July 18, 2004
A Growing Force of Nonworkers
Mr. Bush noted with evident relief that the nation had added 1.5 million jobs since last August.
But neither statement captures properly the shortfall of jobs that has built up over the last three years. An accurate estimate is not one million but four million, and possibly higher.
Consider just one figure. Since June 2000, according to the Bureau of Labor Statistics, the number of adults considered "not in the labor force" - those who don't have jobs and are not looking for them - has grown by about 4.4 million, to 66.6 million.
The political significance is obvious: if the shortage has been formed by millions of additional discouraged job seekers, Mr. Bush will have a much harder time persuading voters that the economy is heading in the right direction.
The economic issue is important in its own right. If the United States has a huge reserve pool of workers, Alan Greenspan and the Federal Reserve may be correct in asserting that the economy has room to expand without big wage increases. That would reduce inflationary pressure and allow the Fed to raise interest rates slowly.
But if workers are being displaced by more fundamental forces, like a growing mismatch between their skills and the needs of the marketplace, the pool of untapped labor could become a cauldron of frustration and resentment.
First, the numbers. According to the Bureau of Labor Statistics, the nation added 112,000 payroll jobs in June, for a total of 131.3 million. For those watching Mr. Bush's scorecard on jobs, that total is 1.5 million higher than it was last August, and down 1.2 million from a peak in March 2001. But the recent increases greatly overstate the job growth.
The United States adult population has been growing about 1.4 million a year. Even if a third of those extra people don't want jobs - choosing, say, to be stay-at-home parents - the potential work force would still have expanded by more than three million since the start of 2001.
The unemployment rate would be much higher than the current 5.6 percent, except that millions of people have dropped out of the work force. In a downturn, it is normal for many people to become so pessimistic that they stop looking for work. It is also normal for them to jump back into the market when prospects improve.
But in this recovery, optimism remains muted. The "labor participation rate," the percentage of people who either have jobs or are looking for them, has barely begun to revive after dropping sharply since 2000.

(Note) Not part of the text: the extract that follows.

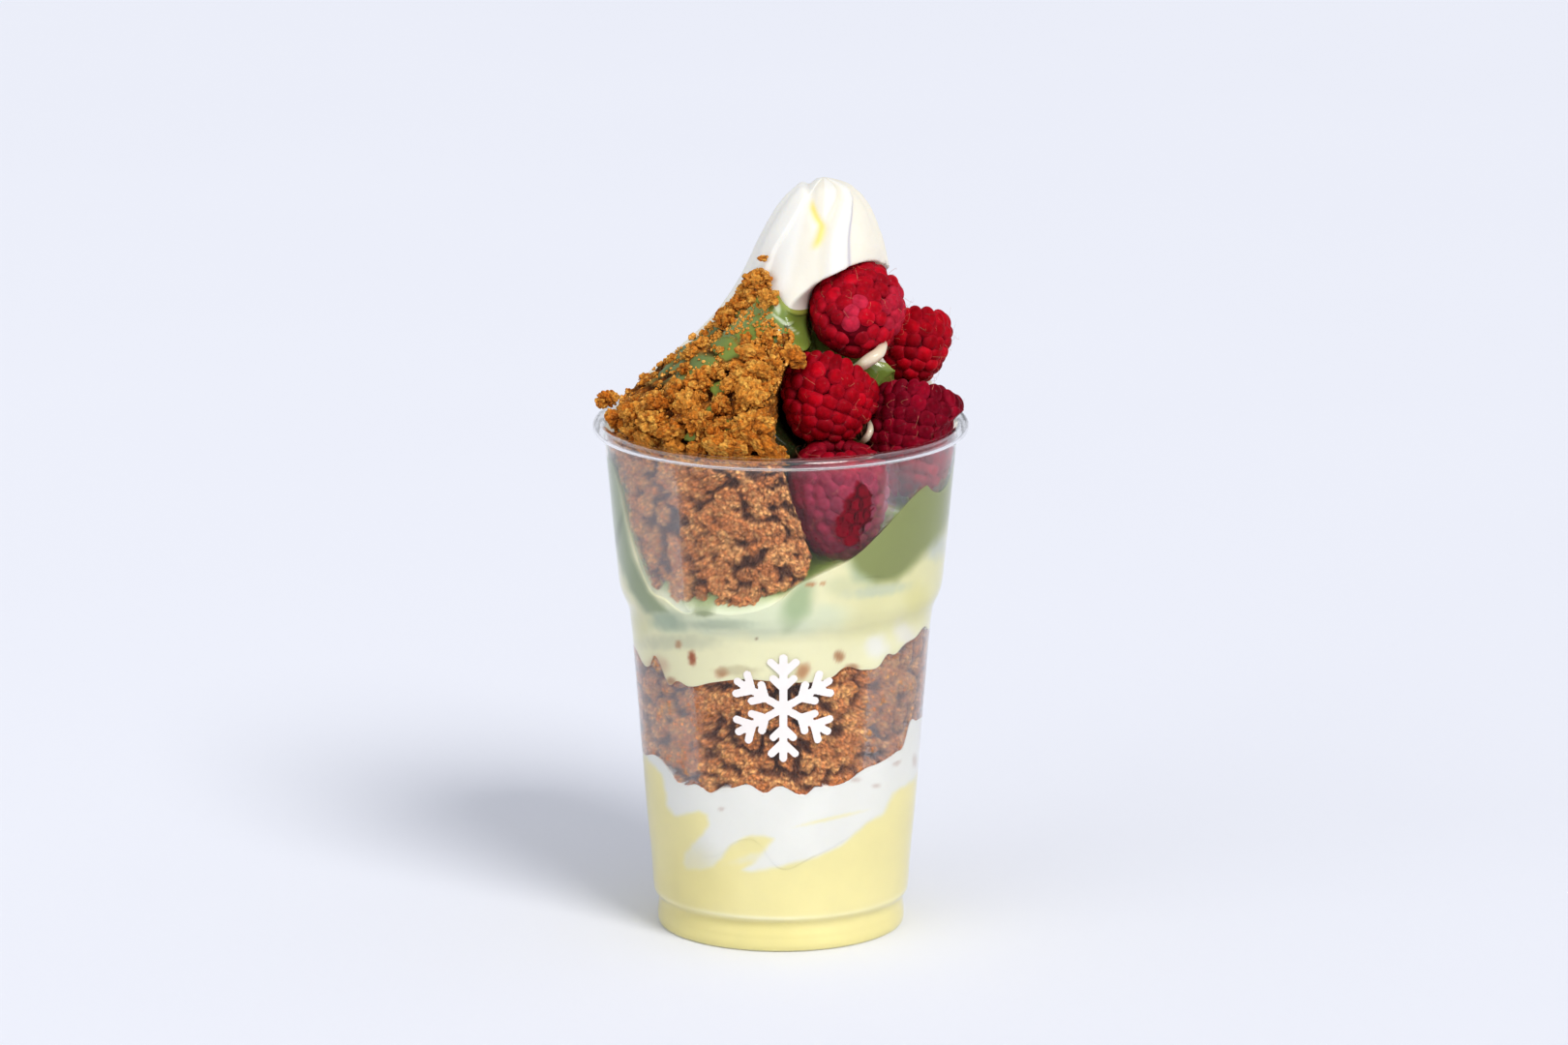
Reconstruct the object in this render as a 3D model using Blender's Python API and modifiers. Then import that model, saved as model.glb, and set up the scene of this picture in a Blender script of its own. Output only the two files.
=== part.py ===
"""Frozen yogurt cup: a clear plastic cup with layers of cream, yogurt and biscuit crumbs, a soft-serve peak,
a heap of crumbs on its left and raspberries on its right.

Sizes are in millimetres and angles in degrees, and the meshes are written in metres. +Z is up, the origin is
the centre of the cup's foot, and angle 0 faces the front, -Y, growing towards +X.
"""

import bisect
import math
import random

import bmesh
import bpy
from mathutils import Vector, noise

MM = 0.001

# Cup
CUP_HEIGHT = 131.0
RIM_RADIUS = 47.5
RIM_THICK = 2.2
MOUTH_RADIUS = 44.4
FOOT_RADIUS = 31.4
FOOT_HEIGHT = 7.6
FOOT_RING = 4.0
PUNT = 1.8
SHOULDER_LOW = 83.0
SHOULDER_HIGH = 89.0
WALL = 0.6
FLOOR = 0.8
INNER_CORNER = 0.4
CUP_SEGMENTS = 36

# Outer wall, as height and radius, from the foot up to the rim
WALL_LINE = [
    (0.0, FOOT_RADIUS - 0.5), (0.9, FOOT_RADIUS), (FOOT_HEIGHT, FOOT_RADIUS), (8.9, 32.4), (28.0, 34.0),
    (55.0, 36.2), (SHOULDER_LOW, 38.5), (SHOULDER_HIGH, 40.9), (105.0, 42.4), (CUP_HEIGHT, MOUTH_RADIUS),
]

# Neighbouring solids keep this gap
GAP = 0.3
FOOD_GAP = GAP + 0.12
BAND_GAP = GAP + 0.35
BAND_ROUGH = 0.9

# Where each layer's top meets the wall, as angle and height
YELLOW_TOP = [
    (-180, 34), (-135, 38), (-100, 42), (-80, 42), (-64, 34), (-50, 30), (-41, 21), (-30, 23), (-20, 30),
    (-10, 28), (-2, 23), (14, 26), (32, 30), (45, 34.5), (60, 39), (90, 41), (135, 36),
]
BAND_BOTTOM = [
    (-180, 45), (-130, 47), (-90, 46), (-77, 46), (-58, 47), (-48, 43), (-20, 42.5), (10, 43), (28, 45),
    (45, 48), (62, 52), (80, 55), (110, 51), (150, 46),
]
BAND_TOP = [
    (-180, 72), (-140, 75), (-100, 74), (-78, 74), (-58, 74), (-48, 69), (-28, 71), (0, 72), (18, 73),
    (42, 75), (64, 78), (90, 77), (130, 74),
]
PALE_TOP = [
    (-180, 106), (-130, 108), (-95, 106), (-78, 100), (-60, 89), (-45, 86), (-20, 84.5), (0, 87), (14, 92),
    (30, 97), (45, 99), (60, 102), (75, 107), (100, 110), (140, 107),
]
GREEN_TOP = [
    (-180, 118), (-135, 120), (-100, 122), (-82, 122.5), (-71, 119), (-64, 107), (-53, 93), (-37, 89),
    (-12, 90.5), (0, 94.5), (12, 100), (26, 103.7), (38, 110), (50, 116.5), (66, 119), (100, 121), (140, 119),
]
MIDDLE_HEIGHTS = {"yellow": 32.0, "band bottom": 45.0, "band top": 73.0, "pale": 98.0}
PLATEAU = 119.0
POCKET_SPAN = 0.36
CAP_SHARES = (0.0, 1 - POCKET_SPAN)
LAYER_SEGMENTS = 36

# Soft-serve peak: height and mean radius, round an axis that leans to the right with height
SWIRL_LINE = [
    (PLATEAU, 43.0), (128, 43.6), (131.5, 43.4), (134, 41.5), (139, 37), (147, 29.5), (158, 22.0),
    (170, 16.6),
    (178, 14.2), (184, 11.8), (188.5, 8.4), (191.5, 4.4), (193, 0.0),
]
PEAK_TOP = 193.0
AXIS_LEAN = [(131, 0.0), (145, 3.6), (160, 7.6), (175, 9.2), (PEAK_TOP, 9.4)]
FLUTES = 8
FLUTE_DEPTH = 0.13
FLUTE_TWIST = 34.0
SWIRL_SEGMENTS = 40
SWIRL_RINGS = 16
POCKET_RADIUS = [(PLATEAU, 26.8), (131, 26.2), (146, 24.6), (158, 22.0), (PEAK_TOP, 22.0)]
POCKET_ANGLES = (-84, 78)
POCKET_BLEND = 15
BERRY_RECESS = 0.5
RECESS_ANGLES = (2, 92)
RECESS_BLEND = 28
RECESS_HEIGHTS = (124, 172)

# Crumbs
CRAG_DEPTH = 1.5
CRUMB_SCALE = 4.5
HEAP_CENTRE = (-36.0, 126.0)
HEAP_OUTLINE = [
    (-71, 121), (-63, 107), (-52, 93.6), (-36, 89.6), (-12, 91.4), (1, 96.5), (11, 102), (9, 109), (5, 117),
    (2, 124), (0, 130), (-3, 135), (-6, 139), (-9, 144), (-8, 151), (-9, 156), (-22, 159), (-31, 163),
    (-38, 168.5), (-52, 171), (-68, 168), (-80, 160), (-86, 150), (-90, 142), (-89, 134), (-82, 127),
]
HEAP_SEGMENTS = 36
HEAP_RINGS = 15
HEAP_COVER = 3.2
HEAP_SINK = 3.0
HEAP_ROUGH = 1.3
DEGREE_ARC = 0.62
CHUNKS = 26
CHUNK_SIZE = (2.3, 4.0)
CHUNK_SHAPE = (1.15, 0.95, 0.85)
CHUNK_ROUGH = 0.34
RIM_CHUNK = ((-42.6, -3.5, 136.6), 3.6)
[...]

Among adults in their prime earning years, ages 25 to 54, the work force participation rate has dropped to 82.8 percent from 83.9 percent in 2000. That may seem a minuscule decline, but it is the lowest rate since 1987, and it translates into millions of people. In June 2000, the Labor Department estimated that 62.2 million people over the age of 20 were "not in the labor force." By this June, the number had jumped to 66.6 million. The extra 4.4 million amounted to more than half of the 8.2 million people officially labeled unemployed.
Economists say the trend is beginning to reverse, as people become more optimistic about job prospects.
"It's pretty clear that employers are starting to hire again," said Jared Bernstein, senior economist at the Economic Policy Institute, a liberal research organization. "Even the most cautious employers are being forced to pull the trigger."
Even so, job creation has not come close to the pace reached in previous recoveries, including the "jobless recovery" of the early 1990's.
There is a curious countertrend to the muted picture, but it may not be encouraging: the one group that is working more than ever is people older than 60.
Because people remain healthy far later in life, it is not surprising that more are working past the traditional retirement age. According to a recent survey by AARP, 80 percent of baby boomers said they expected to work at least some after they retired.
But many older people are also working because they need the money - because their pensions are too slim, their debt loads too high or their savings too meager. Whatever the reason, older people snapped up about a third of the 1.5 million jobs created since August. About 250,000 went to people 60 to 64 years old, and about the same number to people 65 and up.
The evidence, meanwhile, suggests that the jobs being created pay less than the old jobs that were lost. Stephen S. Roach, chief economist at Morgan Stanley, estimated that 44 percent of the hiring from February to June was in lower-paying jobs and that 81 percent of total job growth over the last year had been in lower-paying occupations like retail sales and transportation.
"A likely persistence of low-quality job creation could jeopardize sustained economic recovery," Mr. Roach wrote recently. "To the extent that it legitimizes perceptions of worker angst, it could also turn into one of the biggest issues in the upcoming U.S. presidential campaign."
WHITE HOUSE officials say that there is no reliable data on whether people are getting good jobs or bad jobs. And though average wages in expanding areas like hospital care and retail sales are lower than in shrinking areas like manufacturing, real income has historically increased even as the industrial mix has changed.
The deeper question is whether American workers have the skills they need for higher-paying work.
Mr. Greenspan has repeatedly warned that the United States faces a growing mismatch between the oversupply of low-skilled workers and the unmet demand for people with specialty training. He has pleaded for big increases in spending on community colleges and vocational training schools. The Bush administration has provided some extra money, but the effort has been long on fanfare and short on cash.
If Mr. Greenspan is right, and if nothing changes, the implications could be grave. The real level of unemployment would remain elevated. Income disparities between the low skilled and the highly skilled would widen. And that reserve of workers deemed not in the labor force would remain on the outside.